If the problems of a balanced budget amendment are so obvious to former
students of introductory economics, why do so many politicians support it?
One interpretation is that the debate on the balanced budget amendment has
become a smokescreen for a debate over the size of government. Supporters of
the amendment view it as a vehicle to reduce the size of government. Opponents,
often citing the draconian measures that would occur as a result of the
amendment, fear that such a rule would reduce the size of government. It is,
therefore, not a coincidence that Republicans generally support the amendment
while Democrats generally oppose it.
Is a balanced budget amendment a substitute for responsible decision making?
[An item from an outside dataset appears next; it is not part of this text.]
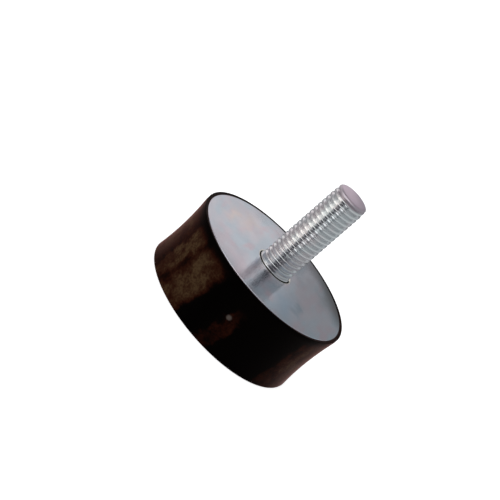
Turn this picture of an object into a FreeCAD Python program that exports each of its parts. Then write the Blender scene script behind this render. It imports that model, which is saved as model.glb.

Hardly. Put simply, a balanced budget amendment would destabilize the
macroeconomy. It would also create uncertainty about future tax and spending
policy, which would impose additional costs on the economy.
During his first term, President Clinton, with the support of former Presidents
Jimmy Carter, Gerald Ford, Ronald Reagan and George Bush, successfully promoted
the benefits of free trade (i.e., NAFTA), an issue, by the way, on which a
consensus within the economics profession also exists. With the exception of
some post-election waffling on the balanced budget amendment, the president has
generally voiced his opposition to it. Let's hope that he will again use the
tools of the presidency to explain to voters why a balanced budget amendment
would be harmful to the economy.
If we listen carefully to the arguments, we might actually learn something
about policy, about how the economy works, and about economics. And who knows?
We might find that a little economic literacy might do us some good.